Saturday, October 31, 2015

Eye Opener

       This past week, I took a group of Technicians from the Philadelphia area to visit the Jacobsen Factory in Charlotte, NC. It is never easy to set up a travel event, and over the past few years, it has gotten harder and harder. So when we pulled out of Merion GC at 5:30AM, with a shuttle that was greatly appreciated, with all travelers accounted for, it was a great start!
       Once we got to Charlotte, we had a nice lunch and some discussions with some Jacobsen personnel and then a tour of the distribution center. It is always impressive to see the volume of products that are being shipped out. From there we headed to Ganassi Racing. Ganassi is a corporate partner with Jacobsen and it enabled us to get a behind the scenes tour of their facility. Now, I am not a big NASCAR guy, but to say this was a learning experience, is an understatement. The amount of people, and money that go into their program, was incredible. From vehicle production, to testing, to how the engines are provided to each team, was something I never knew.
      The next morning, we were up early for the factory tour. If you have not had the chance to tour one of the manufacturing plants, it is an eye opener. It is amazing how much planning is involved in having the parts available for the build, the amount of hand work that is done by people on the assembly lines and what processes you need to make sure things are right.
With a few guys who had had the chance to see some other equipment manufacturers, it was chance to compare. Some had not seen any manufacturing facilities before and were truly amazed. We are very lucky to have the factory that accessible to us.
       A big thank you to Mark Pena and the team a Jacobsen for a great trip!
   


               Thanks to Diego, Ed, Joe, Robert & Shawn for taking the time to make the trip!



Mark Pena of Jacobsen showing our group some of the features of the new Truckster XD
 
 
Our tour guide, Ryan, discussing the final steps before the product is shipped

Robert Smith with his purchase from the gift shop!
 
Happy Halloween!
 
 
WJC

Sunday, October 11, 2015

How Did I Get Here?

This is an article that was published in the Philadelphia Association of Golf Course Superintendents' monthly newsletter "The Bonnie Greensward" in 2007.

Editors Note:
The article below is a tribute to two PAGCS members who left this earth in 2007. Richie Valentine passed away on May 29th  and his dear friend Barney McFadden passed away on July 31st. 

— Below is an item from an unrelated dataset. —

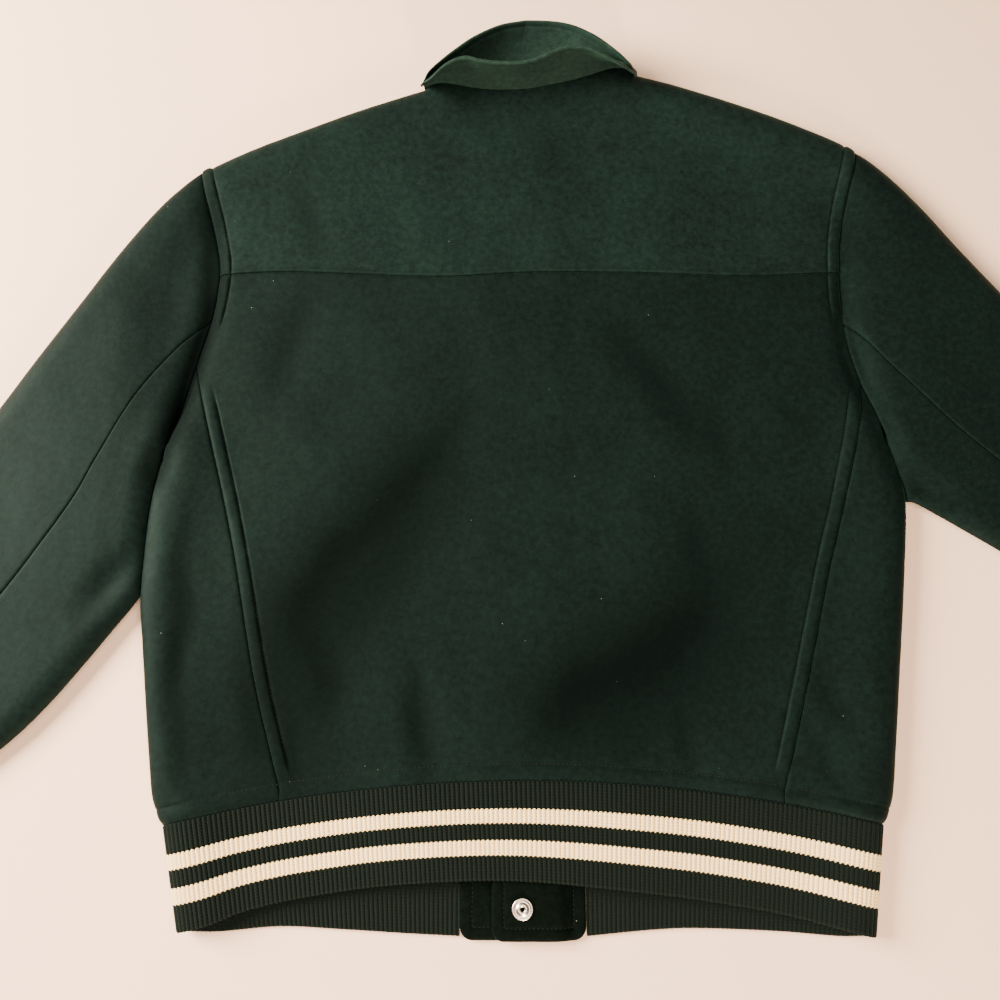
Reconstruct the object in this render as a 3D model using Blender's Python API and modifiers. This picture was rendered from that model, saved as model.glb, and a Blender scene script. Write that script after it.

And you may find yourself living in a shotgun shack
And you may find yourself in another part of the world
And you may find yourself behind the wheel of a large automobile
And you may find yourself with a beautiful house and a beautiful wife
And you may ask yourself, well.....How did I get here?
-From the song "Once in a Lifetime" Talking Heads

       We all reach a point in time when we reflect on where we are in life and whether or not we are where we thought we would be . Sometimes, this reflection borders on a birthday with a zero on the end or accompanies the passing of someone who has had an impact on us and our career path. Recently, as I was driving along, and was one of the few times I was not thinking about what I would do with my future Powerball winnings, I began thinking about " How did I get here?".
       When you talk at length with anyone in the turf industry, the conversation always comes around to how you got started and who you worked for over the years. For me, my first connection to the golf industry was through my older brother, Joe, who had worked for Richie Valentine at Merion Golf Club during the 1981 US Open.
        In 1987, I was looking I was looking for  new job. Yes, the thought of Augustus Gloop working in the chocolate factory for Willy Wonka came to mind. Instead, my brother called Richie's' right hand man, Charlie Carr, and helped me get a job at Merion. I was lucky to be on the crew for the 1989 US Amateur. This job helped lead me to my job with the Philadelphia Turf Company by introducing me to Barney McFadden.
      When you connect the dots and look at where you have come from and how you got to where you are, there are always key people at turning points in your life who have had a major impact. Along with many in the Philadelphia area, Richie Valentine was one of those people for me.
       The older I get, the more I realize how fortunate I was to have worked for a legendary figure such as Richie. While working at Merion, and came to the conclusion that my plans to be a radio DJ were fading, I decided that I wanted a sales job in the golf business. This is where Barney McFadden comes in.
       I would always see Barney on his sales calls to Merion and ask him to get me a job with Toro. Ok, maybe I would yell to Barney "get me a job!". When there was an opening in Central Pennsylvania, Barney helped me get the job and later helped me with sales training. Barney retired from PTC in 1997 after 42 years of service. He received the Master Salesman Award from Toro. (Only one award is given each year to the top salesman in the United States for Toro,)
       Barney and Richie were great men. The similarities between them are striking. Both were great fathers; they both had incredible wives and historic careers, and both had been bitten by the fishing bug. I can still remember pulling into work and seeing the Toro truck in the corner of the parking lot. We all knew that meant Barney and Richie were having a meeting somewhere down the Jersey shore.
       I consider myself very luck to have had these two great men as a part of my career. With the passing of an influential person in your life, you always wish you had done more to say thank you. I hope that by writing this piece, it might be a way of posthumously saying to Barney and Richie: "thank you to two legends who are probably sitting boat somewhere up in heaven together enjoying the best fishing ever."